On the other side of the passageway leading to Valley Steps (which is just level with the lamp post) is the only single storey building on the Parade. Long gone are the smart dining rooms run by Charles Etches and then George Ratcliffe that had occupied the premises before the First World War (see links on the right). At the time this photograph was taken it appears to be divided into either two, or maybe three, and the sign above the shop unit closest to the camera advertises E. J. Steeples, Butcher. There are trestles outside his shop as he was also a general dealer[6]. Another sign is mostly obscured from view but it is below the semicircular shape on the roof line. It could say News, but that is speculative.

There is then the rather narrow two storey unit that afterwards became the Canadian Stores[7]; on the far side of the shop doorway is a pillar box which had been removed a few years later. Jutting out from the half of Rockvale House closest to the camera (i.e. the next tall building) is a sign for Matlock Bath Post office which was replaced by the Prom Cafe.

1930s advertisements, for Evans' Parade Restaurant and Dalton's Central Cafe, from the Official Matlock Guide are below.

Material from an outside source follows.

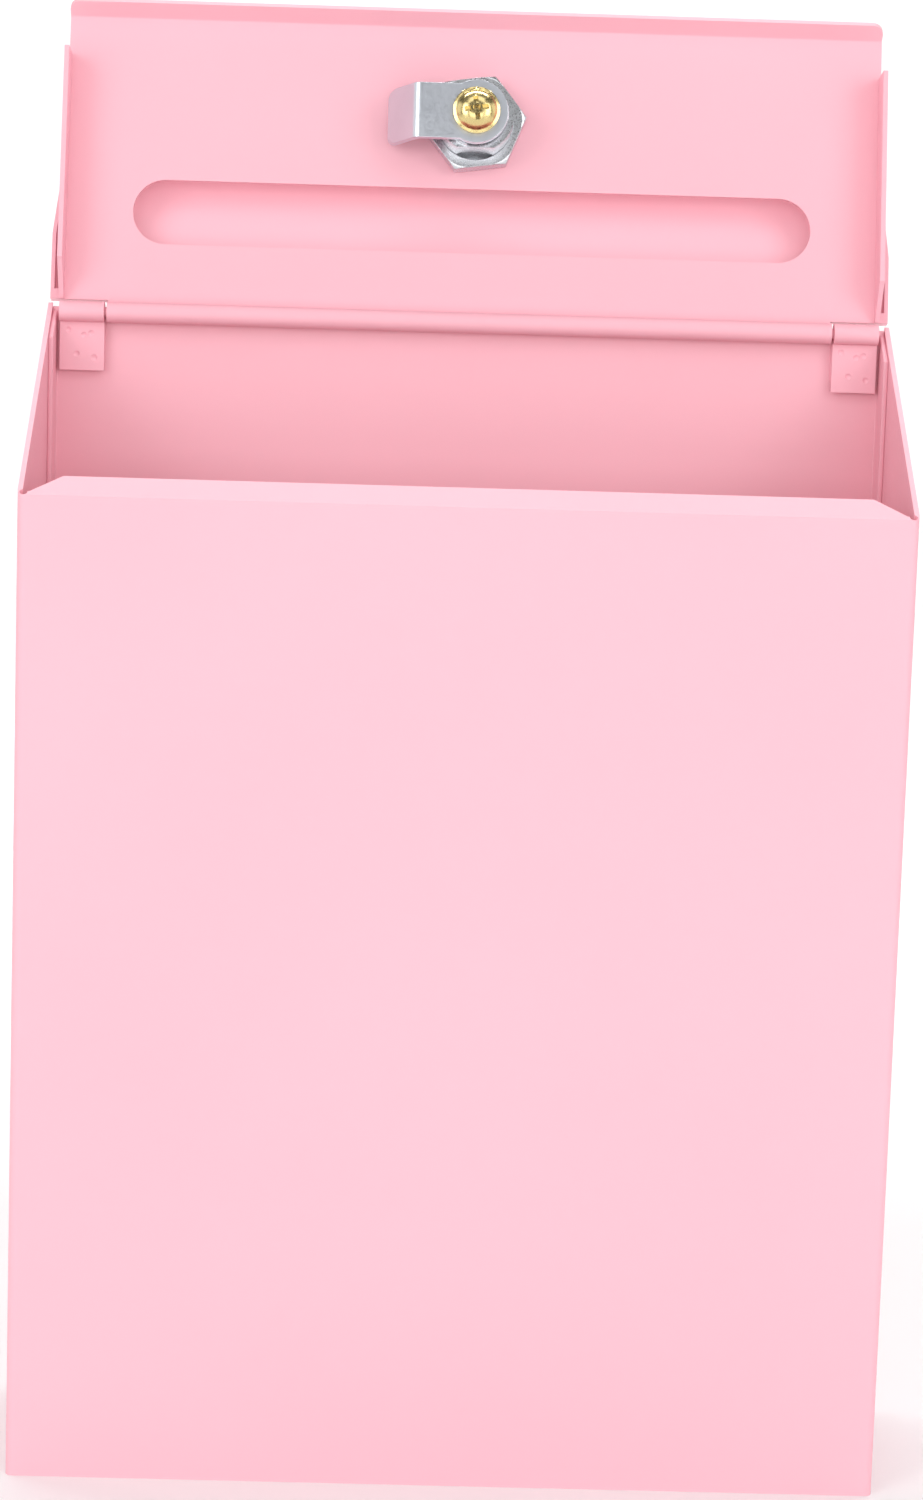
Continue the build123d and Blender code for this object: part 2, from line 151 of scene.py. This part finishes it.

1. Postcard "North Parade, Matlock Bath". No publisher given. British Made. Not posted
2. Advertisements published in "The Matlocks, Derbyshire. Official Guide" Issued by the Come to Derbyshire Association, published 1930s.
In the collection of, provided by, researched by and © Ann Andrews. Intended for personal use only

References (coloured links go to on site transcripts):

[1] John Evans, Belle's father, was mentioned in the London Gazette of 1896 | in the 1891 census | the 1901 census. John Evans' sister Isabel was married to Albert Graves of the Albion restaurant and his daughter Belle was living at the Albion at the time of the 1901 census. Also see Isabel and her other brother Walter in the 1891 census. Walter Evans was at the Parade Restaurant in Kelly's 1908 Directory. John and Walter were both listed there in Kelly's 1916 Directory but by 1922 Walter was a tobacconist whereas John was a confectioner and restaurateur. Also see the Evans and Crowder MI

[2] Recollections of the late Mr. Frank Clay, from notes taken by Mrs. Doreen Buxton.

[3] Harold Charles Crowder was a boy at the time of the 1901 census. He died on 26 Mar 1961, aged 69; he was still living at Parade House. Belle pre-deceased him, dying at the Derby Royal Infirmary on 15 Dec 1947.

[4] The Dalton family owned the Central Restaurant in the 1901 census. They'd already been in the restaurant trade for some years and continued at the Central Restaurant for many years (see both 19th Century Directories and 20th Century Directories elsewhere on this website). They were the same family who ran Dalton's record and television shops in Crown Square, Matlock; the family also had shops at both Derby and Leicester.

[5] Frances & Grace Cardin advertised Kelly's Directories of 1922 and 1925, and Grace Cardin only advertised in Kelly's 1928 Directory.

[6] Ernest James Steeples, known as Jimmie, advertised in Kelly's Directory of 1925. In 1931 his name was published in the London Gazette as being both a butcher and a general dealer. This explains the trestles outside his shop.

[7] George Washington Stoddart was to run the Canadian Stores and the Prom Cafe.